## TASK DESCRIPTION
Find every line with the word "behaviour". Copy those lines.

## DATA EXTRACT
╭──

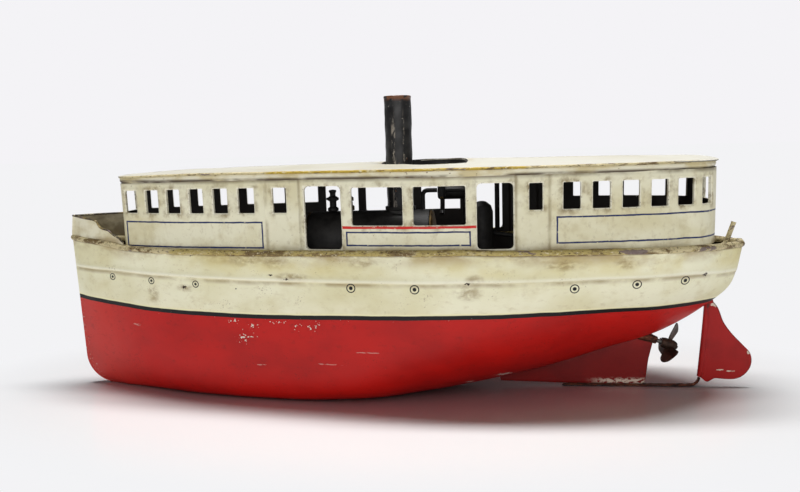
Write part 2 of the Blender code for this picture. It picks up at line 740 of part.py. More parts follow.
def boiler():
    start, end = BOILER_X
    inner = BOILER_RADIUS - 1.0
    tube("boiler_barrel", (start, 0, BOILER_Z), (end, 0, BOILER_Z), inner, BOILER_RADIUS, BLACK, 28)
    cap = [(0, 0), (BOILER_RADIUS * 0.7, 0.6), (BOILER_RADIUS, 2.2), (BOILER_RADIUS, 3.2), (0, 3.2)]
    lathe("boiler_front_cap", (start - 3.5, 0, BOILER_Z), (1, 0, 0), cap, BRASS, 28)
    lathe("boiler_rear_cap", (end + 3.5, 0, BOILER_Z), (-1, 0, 0), cap, BRASS, 28)
    front, rear = CRADLE_INSETS
    for name, x in (("boiler_cradle_front", start + front), ("boiler_cradle_rear", end - rear)):
        saddle = arc(0, BOILER_Z, BOILER_RADIUS + GAP, 200, 340, 14)
        outline = [(-19, 3.6), (-14, 3.6), (-14, 62), (14, 62), (14, 3.6), (19, 3.6), (22, 20), (22, 83)]
        outline += saddle[::-1] + [(-22, 83), (-22, 20)]
        plate(name, outline, CRADLE_HALF, STEEL, lambda a, b, c, x=x: (x + c, a, b))


def stack():
    foot = (STACK_X, 0, BOILER_TOP)
    tube("stack_tube", foot, (STACK_X, 0, STACK_TOP), STACK_RADIUS - SHEET, STACK_RADIUS, BLACK, 28)
    inner = STACK_RADIUS + GAP
    outer = STACK_RADIUS + 1.2
    ring = [(inner, 0), (outer, 0), (outer, 2), (inner, 2)]
    lathe("stack_foot_ring", foot, (0, 0, 1), ring, BLACK, 28, closed=True)


def fittings():
    """Safety valve, steam pipes with their cock, and the exhaust can aft of the boiler."""
    up = (0, 0, 1)
    valve_base = (VALVE_X, 0, BOILER_TOP)
    seat = [(1.3, 0), (3.4, 0), (3.4, 2.4), (2.4, 3.2), (2.4, 5.2), (1.3, 5.2)]
    lathe("safety_valve_seat", valve_base, up, seat, BRASS, 14, closed=True)
    plug = [(0, 0.6), (1.0, 0.6), (1.0, 5.6), (3.0, 5.6), (3.0, 7.6), (1.4, 8.6), (1.4, 10.6), (0, 11.2)]
    lathe("safety_valve_plug", valve_base, up, plug, BRASS, 14, (VALVE_X, 0, BOILER_TOP + 5))

    line = BOILER_TOP + PIPE_RISE
    front = [(20, 0, BOILER_TOP), (20, 0, line - 3.8), (21.3, 0, line - 1.2), (24, 0, line)]
    front.append((COCK_X - 2.6, 0, line))
    pipe("steam_pipe_front", front, PIPE_RADIUS, BRASS)
    cock_base = (COCK_X, 0, BOILER_TOP + 7)
    cock_top = (COCK_X, 0, BOILER_TOP + 16)
    lathe("steam_cock_body", cock_base, up, [(1.2, 0), (2.3, 0), (2.3, 7), (1.2, 7)], BRASS, 12, closed=True)
    stem = [(0, -1), (0.9, -1), (0.9, 8), (1.6, 8), (1.6, 9.2), (0, 9.2)]
    lathe("steam_cock_stem", cock_base, up, stem, BRASS, 12, cock_top)
    lever = [(COCK_X - 1.2, -1.2), (COCK_X + 1.2, -1.2), (COCK_X + 1.2, 13), (COCK_X - 1.2, 13)]
    plate("steam_cock_lever", lever, 0.6, BLACK, lambda a, b, c: (a, b, BOILER_TOP + 17.1 + c), cock_top)

    head = on_shaft(STANDARD_T - 1, PIVOT_HEIGHT + 5)
    rear = [(COCK_X + 2.6, 0, line), (42, 0, line), (44.8, 0, line - 1.4), (46, 0, line - 4.8)]
    rear += [(46, 0, BOILER_TOP - 8), (48, 10, BOILER_TOP - 14), (58, 12, BOILER_TOP - 16)]
    rear += [(head.x - 8, 8, head.z), (head.x - 3.2, 8, head.z)]
    pipe("steam_pipe_rear", rear, PIPE_RADIUS, BRASS)

    can = [(0, 8.6), (6.5, 8.6), (6.5, 104), (5.4, 107.6), (2.6, 109.8), (1.2, 110.2), (1.2, 108.4),
           (2.4, 108), (4.6, 106.4), (5.7, 103.6), (5.7, 9.4), (0, 9.4)]
    lathe("exhaust_can", (CAN_X, 0, 0), up, can, BLACK, 18)


def engine():
    """Bedplate, upright, oscillating cylinder and piston on a line square to the propeller shaft."""
    origin = on_shaft(0)
    forward = (on_shaft(1) - origin).normalized()
    up = (on_shaft(0, 1) - origin).normalized()

    def square(t):
        return lambda a, b, c: origin + forward * (t + c) + up * b + Vector((0, a, 0))

    def lengthwise(a, b, c):
        return origin + forward * (STANDARD_T + a) + up * b + Vector((0, c, 0))

    outline = [(-9, -24), (9, -24), (9, 20)] + arc(0, PIVOT_HEIGHT + 2, 8, 0, 180, 10) + [(-9, 20)]
    upright = plate("engine_standard", outline, 1.0, STEEL, square(STANDARD_T))
    for name, height, radius in (("shaft", 0, SHAFT_RADIUS + GAP), ("pivot", PIVOT_HEIGHT, PIVOT_RADIUS)):
        ends = on_shaft(STANDARD_T - 4, height), on_shaft(STANDARD_T + 4, height)
        cut(upright, rod(f"standard_{name}_cutter", *ends, radius, STEEL, 12))
    bottom, top = BED_HEIGHT
    back, front = BED_LENGTH
    bed = [(back, bottom), (front, bottom), (front, top), (back, top)]
    plate("engine_bed", bed, BED_HALF, BLACK, lengthwise)
    bearer = [(70, 12.5), (84, 15.5), (84, 24.0), (70, 29.1)]
    for name, y in (("engine_bearer_port", -BEARER_Y), ("engine_bearer_starboard", BEARER_Y)):
        plate(name, bearer, BEARER_HALF, STEEL, lambda a, b, c, y=y: (a, y + c, b))

    pivot = on_shaft(STANDARD_T + 2, PIVOT_HEIGHT)
    barrel = [(0, 44.6), (3.3, 44.6), (3.3, 20), (4.6, 20), (4.6, 45), (3.6, 46.4), (0, 46.4)]
    lathe("cylinder_barrel", on_shaft(CYLINDER_T), up, barrel, BRASS, 18, pivot)
    pin = [(0, 0), (2.4, 0), (2.4, 1.4), (1.2, 1.4), (1.2, 3.7), (0, 3.7)]
    lathe("cylinder_pivot", on_shaft(STANDARD_T - 2.7, PIVOT_HEIGHT), forward, pin, STEEL, 12, pivot)
    block = [(-4, 26), (4, 26), (4, 40), (-4, 40)]
    plate("cylinder_port_block", block, 2.4, BRASS, square(STANDARD_T + 3.7), pivot)
    eye_centre = on_shaft(CYLINDER_T, CRANK_THROW)
    piston = [(0, 32.4), (3.0, 32.4), (3.0, 37), (0, 37)]
    lathe("piston", on_shaft(CYLINDER_T), up, piston, STEEL, 16, eye_centre)
    rod_ends = on_shaft(CYLINDER_T, CRANK_THROW + 2.5), on_shaft(CYLINDER_T, 32.1)
    rod("piston_rod", *rod_ends, 0.8, STEEL, 10, eye_centre)
    eye = [(1.1, -1.1), (2.1, -1.1), (2.1, 1.1), (1.1, 1.1)]
    lathe("piston_rod_eye", eye_centre, forward, eye, BRASS, 14, eye_centre, closed=True)


def burner():
    """Spirit tank ahead of the boiler with a manifold and three wick tubes under it."""
    up = (0, 0, 1)
    home = (TANK_X, 0, TANK_GRIP_Z)
    can = [(0, 2.6), (13, 2.6), (13, 58), (3.2, 59.4), (3.2, 62), (2.2, 62), (2.2, 58.6), (12.2, 57.2),
           (12.2, 3.4), (0, 3.4)]
    lathe("burner_tank", (TANK_X, 0, 0), up, can, TIN, 24, home)
    cap = [(0, 0), (3.6, 0), (3.6, 2.7), (1.4, 3.7), (0, 3.7)]
    lathe("burner_filler_cap", (TANK_X, 0, FILLER_Z), up, cap, BRASS, 14, (TANK_X, 0, FILLER_Z))
    start, end = MANIFOLD_X
    rod("burner_manifold", (start, 0, MANIFOLD_Z), (end, 0, MANIFOLD_Z), MANIFOLD_RADIUS, TIN, 12, home)
    wick = [(2.4, 0), (3.2, 0), (3.2, 14), (2.4, 14)]
    for number, x in enumerate(WICK_X):
        lathe(f"wick_tube_{number + 1}", (x, 0, WICK_Z), up, wick, BRASS, 14, home, closed=True)


def flagstaff_socket():
    lean = (math.sin(SOCKET_LEAN), 0, math.cos(SOCKET_LEAN))
    socket = [(0.8, 0), (3.0, 0), (2.0, 1.8), (1.35, 2.6), (1.35, 14.6), (0.8, 14.6)]
    lathe("flagstaff_socket", SOCKET_FOOT, lean, socket, CREAM, 14, closed=True)


def main():
    for obj in list(bpy.data.objects):
        bpy.data.objects.remove(obj)
    port = hull_half(-1, "hull_port_shell")
    starboard = hull_half(1, "hull_starboard_shell")
    gunwale_bead()
    bulwark(-1, "bulwark_port", lambda x: curve(PORT_BULWARK_TOP, x))
    bulwark(1, "bulwark_starboard", lambda x: STARBOARD_BULWARK_TOP)
    deck("foredeck", FOREDECK_X, GOLD)
    deck("afterdeck", AFTERDECK_X, GOLD)
    skeg = skeg_plate()
    heel_bar()
    start, end = TUBE_SPAN
    stern_hole = rod("stern_tube_cutter", on_shaft(start - 11), on_shaft(end + 4), TUBE_RADIUS + GAP, RED, 16)
    low, high = TRUNK_SPAN
    ends = on_rudder(low - 10), on_rudder(high + 12)
    trunk_hole = rod("rudder_trunk_cutter", *ends, TRUNK_RADIUS + GAP, RED, 16)
    for obj in (port, starboard):
        cut(obj, stern_hole)
        cut(obj, trunk_hole)
    cut(skeg, stern_hole)
    tube("stern_tube", on_shaft(start), on_shaft(end), SHAFT_RADIUS + GAP, TUBE_RADIUS, RUST)
    tube("rudder_trunk", on_rudder(low), on_rudder(high), STOCK_RADIUS + GAP, TRUNK_RADIUS, TIN)
    rudder_parts()
    propeller()
    shaft_line()
    crank_pin()
    flagstaff_socket()
    wall(-1, "cabin_port_wall")
    wall(1, "cabin_starboard_wall")
    cornice_band()
    roof_panel()
    roof_bead()
    slot_lip()
    boiler()
    stack()
    fittings()
    engine()
    burner()


main()
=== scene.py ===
"""Visual model of a tinplate live-steam ferry boat, built on the frame of its CAD bodies.

Bow towards -X, stern towards +X, port side -Y, up +Z. Lengths are in millimetres. Positions along the boat
are stations: the frame's X is the station less MIDDLE_STATION.
"""

import json
import math

import bmesh
import bpy
import numpy as np
from mathutils import Matrix, Vector, noise

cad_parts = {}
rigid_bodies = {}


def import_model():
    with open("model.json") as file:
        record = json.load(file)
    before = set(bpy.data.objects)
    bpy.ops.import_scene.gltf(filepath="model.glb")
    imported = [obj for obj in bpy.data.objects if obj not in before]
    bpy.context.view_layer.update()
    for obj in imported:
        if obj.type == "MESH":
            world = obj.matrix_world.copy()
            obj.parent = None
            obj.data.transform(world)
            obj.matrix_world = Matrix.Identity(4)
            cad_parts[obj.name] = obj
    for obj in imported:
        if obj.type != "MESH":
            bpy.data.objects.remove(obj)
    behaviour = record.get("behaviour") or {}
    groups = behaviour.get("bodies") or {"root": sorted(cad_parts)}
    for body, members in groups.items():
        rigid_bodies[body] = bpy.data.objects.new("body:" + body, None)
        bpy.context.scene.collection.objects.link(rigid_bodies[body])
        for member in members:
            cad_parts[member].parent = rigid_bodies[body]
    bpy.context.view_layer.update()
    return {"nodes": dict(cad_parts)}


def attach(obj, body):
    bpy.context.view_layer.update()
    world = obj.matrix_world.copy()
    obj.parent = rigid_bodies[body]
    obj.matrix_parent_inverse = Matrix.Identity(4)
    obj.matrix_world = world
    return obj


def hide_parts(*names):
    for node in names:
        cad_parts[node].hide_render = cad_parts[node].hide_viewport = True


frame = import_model()
MM = 0.001
MIDDLE_STATION = 2.44
UP = (0, 0, 1)
AFT = (1, 0, 0)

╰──

## COMPLETE OUTPUT
    behaviour = record.get("behaviour") or {}
    groups = behaviour.get("bodies") or {"root": sorted(cad_parts)}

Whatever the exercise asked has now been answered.